In hindsight, the film has performed exceedingly well. It’s not the perfect path for every film. There are good international film companies out there that for certain films that’s the right path. But for a lot of films, including documentaries, we think it makes sense to harness all of the marketing, all the reviews, that might be happening in North America, and allow consumers in other countries to rent or buy it immediately.

We did that with “Dear Mr. Watterson” because the Calvin & Hobbes strip has been published in over 200 different countries. And “Brightest Star,” we subtitled the film, and we’re releasing it in numerous markets. That’s really what gets us excited about not just what the landscape looks like today, but where we think it’ll be three to five years from now.

In all those homes and theaters, the first thing audiences will see is the company’s name affixed to a napkin. Where did the logo come from?

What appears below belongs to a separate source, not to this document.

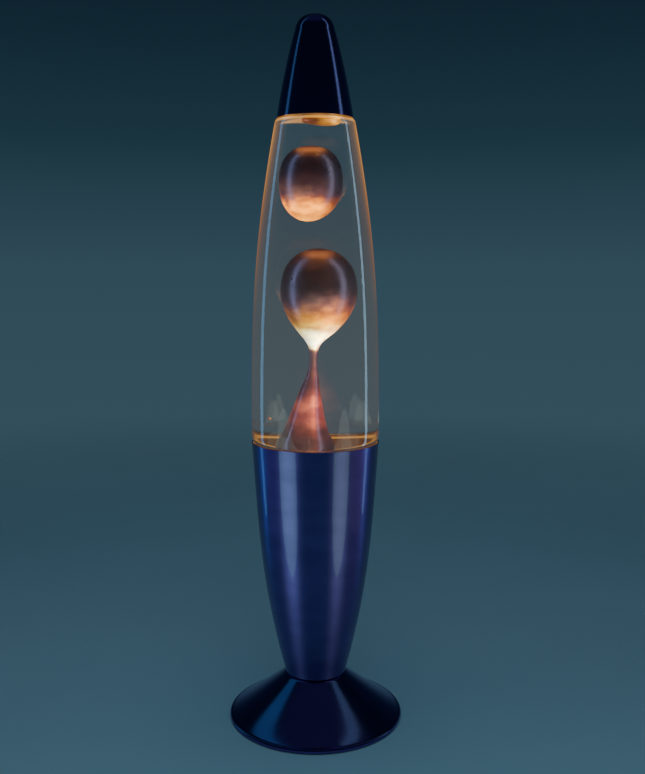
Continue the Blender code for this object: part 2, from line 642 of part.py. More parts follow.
# ---------------------------------------------------------------- cap
def cap():
    """A cone with a domed top that covers the crown and rests on the bottle's shoulder."""
    dome_edge = (11.0 * MM, TOTAL_HEIGHT - 8.5 * MM)
    dome_top = (0.0, TOTAL_HEIGHT)
    dome = bezier(dome_top, (6.2 * MM, TOTAL_HEIGHT), (9.9 * MM, TOTAL_HEIGHT - 2.5 * MM), dome_edge, 4)
    rim = (CAP_RIM_RADIUS, BOTTLE_SHOULDER_Z + GAP)
    side = bezier(dome_edge, (14.2 * MM, 381.5 * MM), (19.4 * MM, 358 * MM), rim, 4)
    turned("cap_shell", dome + side[1:], NAVY_LACQUER, BIG, sheet=SHEET)


def main():
    foot_shell()
    base_plate()
    foot_pads()
    cord_bushing()
    threaded_tube_and_nuts()
    lamp_cup()
    lamp_holder()
    terminal_block()
    leads()
    bulb()
    bottle()
    crown_closure()
    liquid()
    wax()
    surface_coil()
    cap()


main()
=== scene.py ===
"""The looks of the lava lamp: lacquered spun metal, a glass bottle of liquid, and wax with painted light from
below.
"""

import json
import math

import bmesh
import bpy
from mathutils import Matrix, Vector


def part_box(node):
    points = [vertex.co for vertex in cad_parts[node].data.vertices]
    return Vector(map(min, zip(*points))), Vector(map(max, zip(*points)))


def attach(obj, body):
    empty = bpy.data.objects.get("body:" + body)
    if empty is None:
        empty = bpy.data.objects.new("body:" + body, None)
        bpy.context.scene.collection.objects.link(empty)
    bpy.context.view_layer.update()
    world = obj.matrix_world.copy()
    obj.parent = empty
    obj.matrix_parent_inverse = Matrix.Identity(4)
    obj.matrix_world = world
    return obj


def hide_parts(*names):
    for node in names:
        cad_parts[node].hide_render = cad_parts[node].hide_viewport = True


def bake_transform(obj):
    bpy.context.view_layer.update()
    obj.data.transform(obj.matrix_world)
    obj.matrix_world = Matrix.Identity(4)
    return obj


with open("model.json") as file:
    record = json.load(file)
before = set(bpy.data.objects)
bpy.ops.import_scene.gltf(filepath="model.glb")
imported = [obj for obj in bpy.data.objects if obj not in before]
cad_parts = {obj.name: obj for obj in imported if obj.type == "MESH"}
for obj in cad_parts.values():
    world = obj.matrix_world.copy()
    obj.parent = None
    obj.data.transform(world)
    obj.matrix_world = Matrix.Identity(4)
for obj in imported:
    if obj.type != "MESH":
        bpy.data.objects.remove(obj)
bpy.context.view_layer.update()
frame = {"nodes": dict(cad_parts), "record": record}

MM = 0.001
SHEET = 0.7 * MM
FOOT_SHEET = 1.0 * MM
GLASS_WALL = 2.2 * MM
GLASS_FLOOR = 4.5 * MM
GAP = 0.3 * MM
ROUND = 128  # segments of a turned piece

# ---------------------------------------------------------------- sizes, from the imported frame
CAP_LOW, CAP_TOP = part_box("cap_shell")
CUP_LOW, CUP_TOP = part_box("lamp_cup")
FOOT_LOW, FOOT_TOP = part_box("foot_shell")
BOTTLE_LOW, BOTTLE_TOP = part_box("bottle")
TUBE_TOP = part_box("threaded_tube")[1]
BLOB_LOW, BLOB_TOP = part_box("wax_blob")
BULB_LOW, BULB_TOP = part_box("bulb_envelope")
CROWN_LOW, CROWN_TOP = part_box("crown_closure")
LIQUID_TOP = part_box("liquid")[1]
SCREW_LOW, SCREW_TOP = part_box("bulb_screw_cap")
BUSHING_LOW, BUSHING_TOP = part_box("cord_bushing")
BUSHING_Z = (BUSHING_LOW.z + BUSHING_TOP.z) / 2
BUSHING_RADIUS = BUSHING_TOP.x - 1.4 * MM
SHOULDER_Z = CAP_LOW.z - GAP
TUBE_CLEAR = TUBE_TOP.x + 0.35 * MM


# ---------------------------------------------------------------- outlines
def bezier(start, handle_1, handle_2, end, steps):
    """Points (radius, height) of a cubic curve, both ends included."""
    points = []
    for i in range(steps + 1):
        t = i / steps
        u = 1.0 - t
        weights = (u**3, 3 * u * u * t, 3 * u * t * t, t**3)
        corners = (start, handle_1, handle_2, end)
        points.append(tuple(sum(w * p[k] for w, p in zip(weights, corners)) for k in (0, 1)))
    return points


def arc(centre, radius, from_degrees, to_degrees, steps):
    """Points of a round stretch. 0 degrees points away from the lamp's axis and 90 points up."""
    points = []
    for i in range(steps + 1):
        angle = math.radians(from_degrees + (to_degrees - from_degrees) * i / steps)
        points.append((centre[0] + radius * math.cos(angle), centre[1] + radius * math.sin(angle)))
    return points


def inset(points, distance):
    """The same outline moved to its inner side, for an outline that runs down the outer side."""
    moved = []
    for i, (r, z) in enumerate(points):
        before, after = points[max(i - 1, 0)], points[min(i + 1, len(points) - 1)]
        along = Vector((after[0] - before[0], after[1] - before[1])).normalized()
        moved.append((r + along.y * distance, z - along.x * distance))
    return moved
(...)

People like it. It was kind of like a little bit of an inspiration from my father. He had worked for the same company for 38 years. I came up with the logo before “Mad Men” came out, but it’s along the same ethos of that generation. You do the deal on the back of a napkin. Your word is your bond. I always liked that concept and have tried to be a straight shooter and encouraged everyone in our organization to be as candid and transparent as possible. When you do a deal with a filmmaker or a producer, you’re getting into a five- to 10-year relationship. I thought that the napkin imagery was a good way to convey some of the core values of Gravitas.